In other categories, “Searching for Sugar Man,” an audience favorite about the long-neglected singer-songwriter Rodriguez, won best documentary feature. The Disney film “Paperman” won best animated short, “Curfew” won best live-action short, and best documentary short was won by “Inocente,” a film about a homeless teenage girl who is helped by the San Diego organization ARTS/A Reason to Survive, founded and run by Scituate-raised Matt D’Arrigo.

There were a number of firsts going into this year’s ceremonies. The best actress category included both the youngest ever nominee in 9-year-old Quvenzhané Wallis of “Beasts of the Southern Wild” and the oldest in Emmanuelle Riva (“Amour”), who turned 86 yesterday. For the first time in Academy history, an acting category consisted solely of previous winners, with Waltz, Alan Arkin, Robert De Niro, Tommy Lee Jones, and Philip Seymour Hoffman all vying for best supporting honors. And it was the first time the country’s reigning first lady presented the award for best picture.
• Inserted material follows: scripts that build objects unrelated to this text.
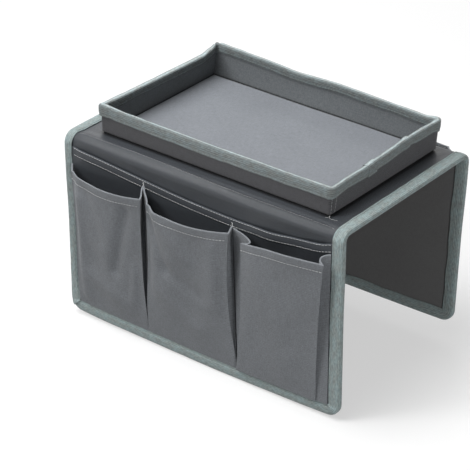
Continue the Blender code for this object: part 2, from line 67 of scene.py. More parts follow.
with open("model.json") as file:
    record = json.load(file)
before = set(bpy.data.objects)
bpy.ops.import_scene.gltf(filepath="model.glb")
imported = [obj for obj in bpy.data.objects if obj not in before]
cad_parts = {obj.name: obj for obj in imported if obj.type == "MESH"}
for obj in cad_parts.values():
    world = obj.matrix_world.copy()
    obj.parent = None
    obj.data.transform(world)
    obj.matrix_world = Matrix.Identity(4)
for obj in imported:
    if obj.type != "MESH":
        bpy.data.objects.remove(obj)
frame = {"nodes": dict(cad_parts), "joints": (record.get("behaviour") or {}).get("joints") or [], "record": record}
CAD_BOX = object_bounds()


def low(node):
    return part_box(node)[0]


def high(node):
    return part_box(node)[1]


FOLD_PLACES = {joint["name"]: joint["pos_m"] for joint in frame["joints"]}
MOUNT_WAYS = {mount["name"]: mount["axis"] for mount in frame["record"]["mounts"]}

# Panel: the height of its outer cloth, its half width over the tape, and how far it is flat
PANEL = high("top_cloth").z
CLOTH = PANEL - low("top_cloth").z
TOP_END = high("top_cloth").y
HALF = high("top_binding_right").x
INNER_HALF = low("top_binding_right").x
TAPE_WIDTH = HALF - INNER_HALF
EDGE = HALF - high("top_cloth").x
GAP = 0.0003
BEND_RADIUS = 0.010
CORNER_RADIUS = 0.013
FRONT_DROP = 0.189
BACK_DROP = 0.177
BACK_BORDER = 0.084
QUARTER_HANDLE = 0.5523

# Flat pocket: how far its mouth lies below the bend, at the tapes and at the two dividers, and where each
# divider's foot and top are
FLAT_DROPS = (0.0009, 0.0075, 0.0129, 0.0019)
LEFT_DIVIDER = (-0.0612, -0.0630)
RIGHT_DIVIDER = (0.0450, 0.0400)
FLAT_OUT = GAP + CLOTH
ON_FLAT = FLAT_OUT + 0.0009
POCKET_CLOTH = 0.0007
SEAM_PITCH = 0.0007
TAPE_SEAM = INNER_HALF - SEAM_PITCH

# Tape: how far its stitches run inside its edge, and its thickness where it laps over itself
STITCH_INSET = 0.0017
TAPE_THICK = 0.0007

# Stitches that overlap lie this share of their length apart
CLOSE = 0.9

# Tray: corners of its foot and of its rim's outer edge, from the front right one round to the front left one,
# the foot's middle, half size and turn for the shade beside it, and how round each corner is
TRAY_FOOT = ((0.1318, -0.0803), (0.1335, 0.0832), (-0.1303, 0.0862), (-0.1320, -0.0775))
TRAY_FOOT_MIDDLE = (0.0007, 0.0029)
TRAY_FOOT_HALF = (0.1319, 0.0818)
TRAY_TURN = 0.0105
TRAY_RIM = ((0.1335, -0.0800), (0.1368, 0.0838), (-0.1262, 0.0872), (-0.1325, -0.0780))
FOOT_RADII = (0.0022, 0.0030, 0.0020, 0.0015)
RIM_RADII = (0.0050, 0.0046, 0.0015, 0.0018)
INNER_RADII = (0.0004,) * 4
WALL = 0.0035

# The walls' numbers, from the one between the first two corners on
RIGHT_WALL, BACK_WALL, LEFT_WALL, FRONT_WALL = range(4)

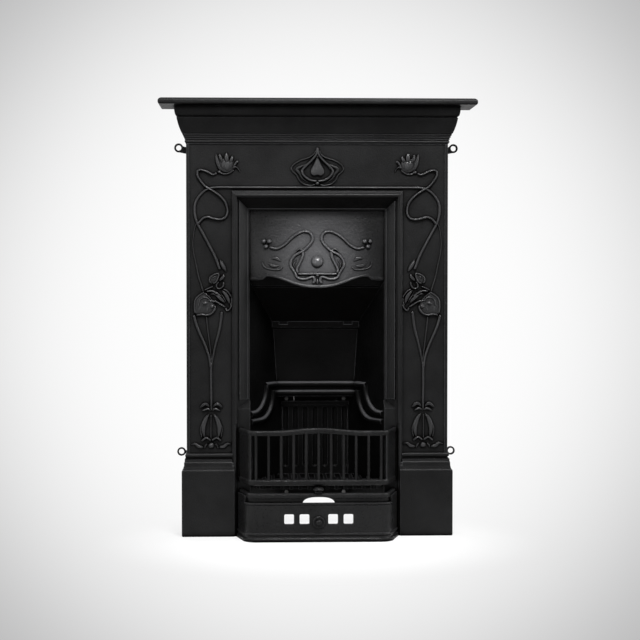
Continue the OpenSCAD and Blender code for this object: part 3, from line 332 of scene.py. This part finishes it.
# A painted highlight: faces that look up near the reeds' height are painted lighter, as where light from
# above falls on the reeds' tops
def reeds_painted_highlight(tree, place, up, reeds_highlight):
    top_lit = ramp(tree, up, REEDS_LIT_STEEP, REEDS_LIT_FLAT)
    height = node(tree, "SeparateXYZ", Vector=place).outputs["Z"]
    away = maths(tree, "ABSOLUTE", maths(tree, "SUBTRACT", height, REEDS_Z))
    near = ramp(tree, away, REEDS_LIT_NONE, REEDS_LIT_FULL)
    return maths(tree, "MULTIPLY", top_lit, maths(tree, "MULTIPLY", near, reeds_highlight))


def unshaded_share(tree, up):
    """1 on open faces, and less in recesses and on undersides: painted shade, which darkens the colour and
    dims the reflection there.
    """
    air = node(tree, "AmbientOcclusion", samples=SAMPLES, Distance=RECESS_REACH)
    clear = ramp(tree, air.outputs["AO"], RECESS_SHADED, RECESS_OPEN)
    under = ramp(tree, up, UNDER_SHADED, UNDER_OPEN, to_low=UNDER_LEAST)
    return maths(tree, "MULTIPLY", clear, under)


def iron(name, dark, light, rough, grain, bump, specular, edge_wear_and_highlight, proud=0.15, canopy_highlight=0.0, reeds_highlight=0.0):
    """Black-leaded cast iron: sand-cast grain, soft blotches of polish, and edges made brighter by wearing
    and by a painted highlight.
    edge_wear_and_highlight is how far edges are painted lighter, proud the same for raised relief, both
    from wearing and as painted highlight. canopy_highlight is a painted highlight on the middle of the
    canopy, and reeds_highlight a painted highlight on the faces that look up at the reeds' height. Recesses
    and undersides get painted shade."""
    mat = bpy.data.materials.new(name)
    tree = new_tree(mat)
    place = node(tree, "TexCoord").outputs["Object"]
    raised = node(tree, "Attribute", attribute_name="raised").outputs["Fac"]
    up = facing_up(tree)
    blotch, fine, pits = sand_cast(tree, place, grain)

    # lighter colour on edges and raised relief: wearing and painted highlight
    wear_and_highlight = maths(tree, "MAXIMUM", rubbed_and_lit_edges(tree, edge_wear_and_highlight), maths(tree, "MULTIPLY", raised, proud))
    # painted highlight on the middle of the canopy
    if canopy_highlight:
        wear_and_highlight = maths(tree, "MAXIMUM", wear_and_highlight, canopy_painted_highlight(tree, place, canopy_highlight))
    # painted highlight on the upward faces at the reeds' height
    if reeds_highlight:
        wear_and_highlight = maths(tree, "MAXIMUM", wear_and_highlight, reeds_painted_highlight(tree, place, up, reeds_highlight))
    # painted shade in recesses and on undersides
    unshaded = unshaded_share(tree, up)
    worn_and_lit = mix_colours(tree, wear_and_highlight, casting_colour(tree, blotch, fine, dark, light), WEAR_AND_HIGHLIGHT)

    grainy = ramp(tree, fine, SMOOTH_AT, ROUGH_AT, rough - SMOOTHER, rough + ROUGHER, "LINEAR")
    smoother = maths(tree, "MULTIPLY", raised, RUBBED_SMOOTHER)
    shine = maths(tree, "ADD", maths(tree, "MULTIPLY", raised, RUBBED_SHINE * specular), specular)
    height = maths(tree, "ADD", fine, maths(tree, "MULTIPLY", pits, PIT_DEPTH))
    relief = node(tree, "Bump", Strength=bump, Distance=BUMP_DEPTH, Height=height)

    shader = node(tree, "BsdfPrincipled", Normal=relief.outputs[0])
    feed(tree, shader.inputs["Base Color"], mix_colours(tree, unshaded, PAINTED_SHADE, worn_and_lit))
    feed(tree, shader.inputs["Roughness"], maths(tree, "SUBTRACT", grainy, smoother))
    feed(tree, shader.inputs["Specular IOR Level"], maths(tree, "MULTIPLY", unshaded, shine))
    feed(tree, node(tree, "OutputMaterial").inputs[0], shader.outputs[0])
    return mat


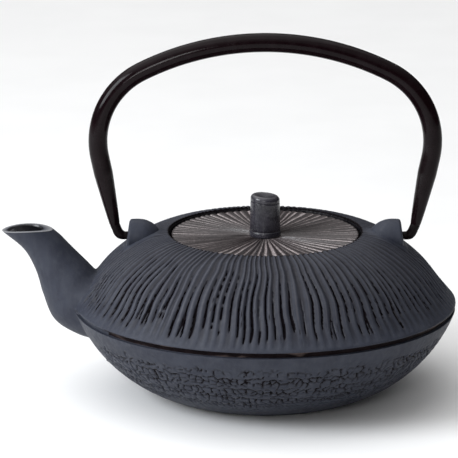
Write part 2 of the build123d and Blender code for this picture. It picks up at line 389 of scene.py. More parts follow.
class Surface:
    """A node material in the making, with a few short ways to add its nodes."""

    def __init__(self, name, **constants):
        self.material = bpy.data.materials.new(name)
        self.material.use_nodes = True
        self.nodes = self.material.node_tree.nodes
        self.links = self.material.node_tree.links
        self.shader = self.nodes["Principled BSDF"]
        for socket, value in constants.items():
            self.shader.inputs[socket.replace("_", " ")].default_value = value
        self.place = self.nodes.new("ShaderNodeTexCoord").outputs["Object"]
        self.height = None

    def scaled(self, x, y, z):
        """The object's coordinates stretched by a factor along each axis."""
        node = self.nodes.new("ShaderNodeMapping")
        node.inputs["Scale"].default_value = (x, y, z)
        self.links.new(self.place, node.inputs["Vector"])
        return node.outputs["Vector"]

    def noise(self, size, detail=3.0, distortion=0.0, place=None):
        """Noise with features of about size millimetres."""
        node = self.nodes.new("ShaderNodeTexNoise")
        node.inputs["Scale"].default_value = 1 / (size * MM)
        node.inputs["Detail"].default_value = detail
        node.inputs["Distortion"].default_value = distortion
        self.links.new(place or self.place, node.inputs["Vector"])
        return node.outputs["Fac"]

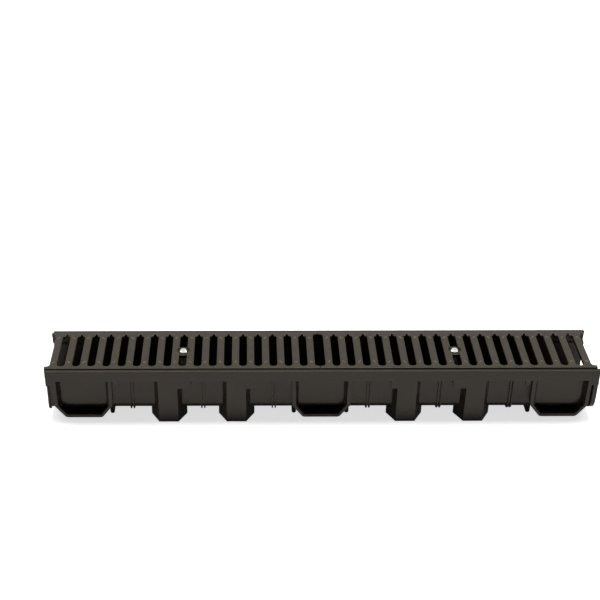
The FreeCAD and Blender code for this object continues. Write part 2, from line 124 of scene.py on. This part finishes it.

This year’s Oscar race was also unusual in that many of the nominated films have been popular as well as critical hits. The 2011 best picture winner, “The Artist,” was a black-and-white, French-produced silent film — about as far out of the American commercial mainstream as it’s possible to get. But while the 2012 best picture nominees included such acclaimed art-house films as “Beasts of the Southern Wild” and “Amour,” few had any doubts that one of the more epic, star-driven studio dramas would carry the night.

In a year in which many of the nominated films dealt with political events of the recent or distant past, fierce public debate about historical accuracy and violence in the media dominated the weeks leading up to the awards, with potential nominees arguably losing momentum in the crossfire. Despite critical and popular acclaim for their films, Kathryn Bigelow, Affleck, and Tarantino were all shut out of the best director category. In the case of Bigelow, the furor over the depiction of CIA interrogation tactics in “Zero Dark Thirty” almost certainly contributed to her being snubbed, as well as to the film’s five nominations and one award. It was a night when less divisive visions of America’s past prevailed.